Rishad Tobaccowala That’s truer today than ever before, and I wish it wasn’t as true as it is today.
Mark Whitlock Very true. Well, thank you, dear listener, for joining us via a device and a screen and becoming a part of this conversation. We hope that you felt like you were a part of the conversation and seated around this table and not at a distance, and we hope that that’s true for your relationships, not only with your own marketing teams but with your customers as you move forward.
When you come to studiocmo.com, and you click on the Rishad Tobaccowala interview, you’ll find our show notes, and if you weren’t able to take notes, you missed out. So, come to the show notes, and you’ll find the list, the acronyms.

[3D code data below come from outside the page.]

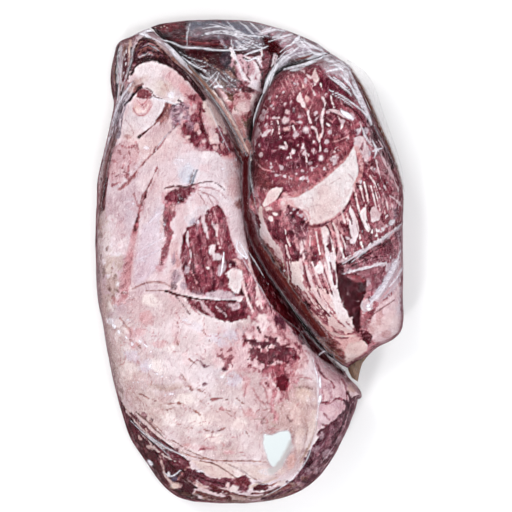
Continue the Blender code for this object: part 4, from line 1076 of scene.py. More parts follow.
areas cover 0.75 edge 2 ragged 1.6 streak 0
226 214 226: 399 232 406 232 406 300 403 326 394 334 391 326 398 304 400 268
spots cover 0.8 height -0.1 edge 0.4 ragged 1.8
112 52 68: 386 252 6 3 -24, 370 262 7 1.6 -16, 390 246 5 2 -20, 379 284 3 6 20, 372 292 2 5 10
spots cover 0.85 height -0.2 edge 0.4 ragged 1.6
52 8 18: 346 285 7 7 0, 342 270 5 4 0, 352 300 6 8 0, 357 318 3 8 0, 360 288 4 5 0
lines cover 0.88 height 0.1 ragged 0.9
238 206 210: 0.7 353 186 357 200 360 212, 0.7 360 186 364 200 366 206, 0.6 374 186 377 198 380 210,
 0.7 380 196 384 208 386 220, 0.6 366 196 370 204 372 208, 0.7 386 188 391 200 393 212, 0.7 372 220 376 230
 378 240, 0.6 392 186 396 194 399 202, 0.7 346 212 349 222 350 232
lines cover 0.88 height -0.1 ragged 0.9
104 40 54: 0.9 357 184 361 196 363 206, 0.8 376 184 380 196 382 206, 0.8 384 190 388 202 390 212, 0.9 348 206
 350 216 352 224, 0.8 366 220 370 232 372 244, 0.8 392 192 396 202 398 214
# lower tip: arcs of rose and cream
areas cover 0.9 edge 2 ragged 1.5 streak 0.06
250 206 204: 312 312 326 324 340 333 356 335 366 346 360 356 346 361 330 352 318 338
lines cover 0.65 height -0.2 ragged 0.8
150 82 92: 1.3 318 322 326 330 336 334 346 335 354 333, 1.6 328 333 338 338 348 338, 1.2 322 326 330 337
 340 344, 1 320 334 330 344 340 352, 2 332 327 336 333, 1 346 322 354 330
lines cover 0.85 height 0.1 ragged 0.5
232 206 202: 1 316 316 324 327 334 336, 1 326 340 336 347 346 352, 1.2 330 332 342 336 354 336, 0.8 318 330
 328 342 338 351
areas cover 0.95 edge 1 ragged 1.2
242 220 216: 348 346 360 340 368 346 362 354 350 361 344 358
lines cover 0.8 ragged 0.8
196 140 134: 2.2 322 345 332 354 342 360
# right margin, and the wall down to the crevice
areas cover 0.75 edge 1.5 ragged 1.5
110 42 56: 376 126 386 142 398 168 406 196 398 206 384 198 376 178 372 154
lines cover 0.85 height 0.1 ragged 0.7
226 208 216: 1 378 148 384 162 392 176, 1.2 386 160 392 174 398 190, 0.8 376 160 380 176 386 190, 1.2 390 196
 396 200 401 206, 0.8 382 140 388 152 394 164
areas cover 0.9 edge 1 ragged 1.6
50 14 24: 366 114 373 116 380 130 387 144 395 157 393 170 385 162 377 150 370 136
lines cover 0.85 height 0.1 ragged 0.8
206 190 200: 0.8 372 142 375 150 373 158, 0.7 376 146 380 154 384 160, 0.6 370 152 376 156, 0.7 378 140
 383 147
lines cover 0.8 ragged 0.7
134 92 72: 1.2 379 129 386 142 393 154 398 167, 0.8 374 118 380 128
lines cover 0.85 ragged 0.8
70 20 30: 1.8 352 71 359 86 366 102 372 116 379 129 386 143 393 157 399 172 402 186
lines cover 0.88 ragged 1.2 streak 0.1
104 44 42: 5.2 262 243 273 259 284 276 297 296 310 317 324 336 341 354
lines cover 0.7 height 0.1 ragged 0.8
172 134 118: 0.9 262 246 272 262 282 278, 0.8 268 248 280 268 292 288, 0.9 290 290 302 308 312 326,
 0.7 298 296 310 314 322 332, 0.8 284 270 292 282, 0.9 314 330 326 344 338 354, 1.2 276 262 279 268
spots cover 0.9 edge 0.4 ragged 1.2
44 12 14: 272 262 3 4 -30, 280 271 3 3.4 0, 306 306 3.4 5 -30, 264 250 3.4 5 -20, 292 292 2 4 -30,
 318 334 2 4 -30
spots cover 0.8 edge 0.4 ragged 0.8
206 188 172: 306 315 1.4 1.2 0, 289 279 1 2.6 0, 284 264 0.8 2 0, 275 268 1 1.4 0, 300 302 0.8 1.4 0
lines cover 0.95 ragged 0.6 streak 0
72 6 14: 3.2/4.2 254 246 262 262 274 280 288 302 302 322 316 342 334 360
lines cover 0.8 ragged 1.2
120 40 50: 2.4 249 158 249 180 250 200 252 216
"""
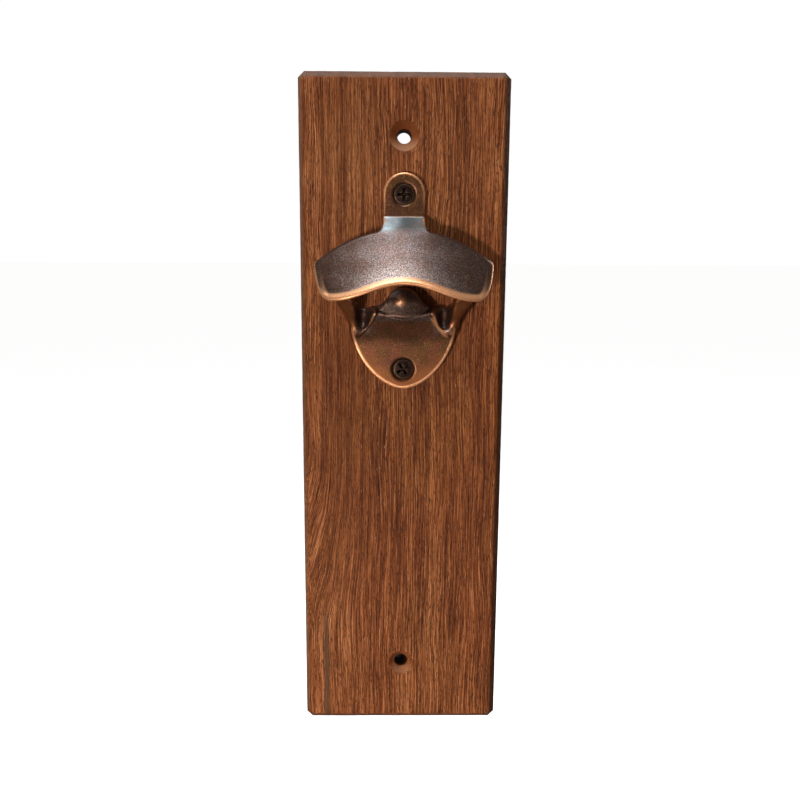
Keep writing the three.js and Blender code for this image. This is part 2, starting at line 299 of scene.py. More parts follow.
def apron_field(x, z, h, plate_edge):
    """Lip: an apron that climbs from the plate to a curved ridge, stepped and dished beside the legs."""
    side = np.abs(x)
    tip = np.minimum(side / LIP_TIP_X, 1)
    ridge_z = ridge_line(tip) - 0.5 * smoothstep(12.5, 14, side)
    climb = np.clip((z - APRON_FOOT_Z) / (ridge_z - APRON_FOOT_Z), 0, 1.3)
    ridge_height = LIP_HEIGHT - 0.6 + 0.8 * tip ** 2
    height = SHEET + (ridge_height - SHEET) * climb ** 1.2 - 0.4
    outside = side - crease_line(z)
    height = height + CREASE_STEP * smoothstep(-0.35, 0.5, outside) * smoothstep(-47, -44, z)
    height = height - APRON_DISH * smoothstep(0.8, 4.5, outside) * smoothstep(-43.5, -38, z)
    apron = smooth_max((h - height) * 0.86, (z - ridge_z - 0.28 * (ridge_height - h)) * 0.95, 1.4)
    shoulder = 0.6 + 2.6 * smoothstep(-47, -42, z)
    return flat_backed(smooth_max(apron, plate_edge, shoulder), h)


def tongue_field(x, z, h):
    """Tongue: a bell-shaped slope behind the lip, with a small pip."""
    pip = PIP_HEIGHT * near_pip(x, z, PIP_SPREAD)
    fall = TONGUE_SIDE_FALL * x * x + TONGUE_FALL * np.maximum(z - TONGUE_TURN_Z, 0) ** 2
    slope = TONGUE_HEIGHT - TONGUE_SLOPE * (z - LIP_CENTRE_Z) - fall + pip
    tongue = smooth_max((h - slope) * 0.9, outline_distance(x, z, tongue_outline()), 1.2)
    behind_ridge = ridge_line(np.abs(x) / LIP_TIP_X) + 0.4 - z
    tongue = smooth_max(tongue, behind_ridge, 0.7)
    return flat_backed(tongue, h)


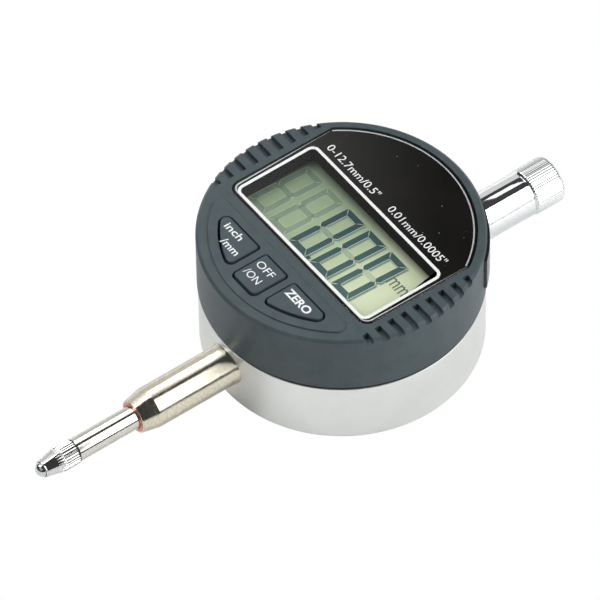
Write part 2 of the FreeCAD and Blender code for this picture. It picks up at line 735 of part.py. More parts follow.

Save the list of five key components of being a leader and other aspects. We’re going to link out to get a copy of Rishad’s book. Then I’ll edit this out if this doesn’t become true, but I’ve asked your publisher … We’ll link out to be able to buy a copy of Rishad’s book.
And we’ve talked about two big issues that are words you’ll hear repeated many times on this podcast, trust and empathy, and we have links to articles about trust and empathy from the Golden Spiral Catalog that we want you to be a part of. So, thank you for being a part of this and feedback to us, what jumped out at you today during this interview?
What about today encouraged you? If you go to studiocmo.com, click on the Rishad Tobaccowala interview, and click on the comment button, you’ll be able to leave us a voicemail message. We’ll listen to that. Trust us. Each one of us will hear your messages, and we will hear from you. We want that to be a part of of what we’re doing today. So, as we say goodbye, let’s remind you of the tenets that matter the most here at Studio CMO.
Angus Nelson Always remember, understand your buyer’s problems.
Mark Whitlock And lead with an empathetic understanding.